Syed Ali Nawaz Gilani’s funeral was a silent reminder that everything in this world is temporary. Wealth, power, position—everything ends. Neither the throne nor the might accompanies one to the grave. Only deeds matter there, and the biggest reckoning will be for Huqooq-ul-Ibad (the rights of people/fellow human beings). Allah may forgive His own rights, but the right of a person will not be forgiven until that person themselves forgives.
If we look truthfully, forgiveness is not weakness, but true strength. Pardoning someone’s fault is an act that brings peace to the heart, elevates the soul, and restores life to relationships. Yet, we have hardened our hearts to such an extent that we end years of companionship, friendship, or kinship over a small matter. We must reflect on our attitudes. If we cannot forgive the minor mistakes of Allah’s servants for the sake of Allah’s pleasure, then how will Allah forgive us?
If we step out of the shell of our ego, an atmosphere of love, sincerity, and cooperation can be reborn in society. By forgiving each other and supporting one another, we can bring peace and serenity into our collective life.
We need to understand that when we become blinded by the spirit of personal vengeance, it is not just one individual but the entire system that is affected. An officer’s ego-driven decision impacts the livelihood of dozens of families. A political leader’s personal stubbornness can plunge the entire nation into crisis. A journalist’s biased news can destroy the reputation of an innocent person. Therefore, we must see the effects of our individual ego in the form of collective harm. Society will only progress when we learn to think beyond ourselves.
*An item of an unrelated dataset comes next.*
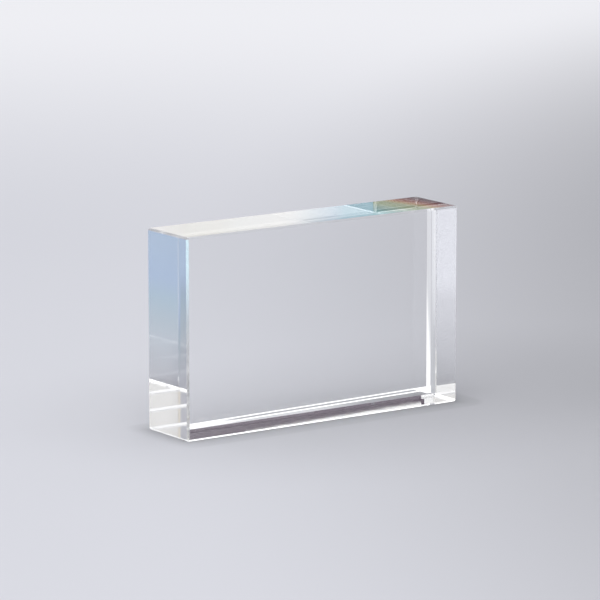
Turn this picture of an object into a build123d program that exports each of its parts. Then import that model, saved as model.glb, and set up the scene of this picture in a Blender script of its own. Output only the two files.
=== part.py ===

There is still time for us to stop. To review our mistakes. To sacrifice our ego, our stubbornness, and our anger for the sake of Allah’s pleasure.
We must remember that the powerful one is not the one who suppresses others, but the one who controls their anger. The Quran states: “…and who restrain anger and pardon the people; and Allah loves the doers of good.” (Surah Aal-e-Imran: 134). If we base our homes, institutions, and social attitudes on beneficence, forgiveness, and justice, many of our problems will resolve on their own.
Let us all pledge today to end the vengeful mindset from our lives. We will use our power, position, or status not to harm others but for their betterment.
Remember: The one who forgives is never small, and the one who takes revenge can never become great. Love, forgiveness, and humanity are the pillars upon which the edifice of nations stands. If we allow these pillars to fall, our history will be written only in words of regret. Therefore, let us start anew today: distribute love instead of hatred, practice forgiveness instead of enmity, and adopt humility instead of arrogance. This is the path that can make us successful in this world and honored in the Hereafter.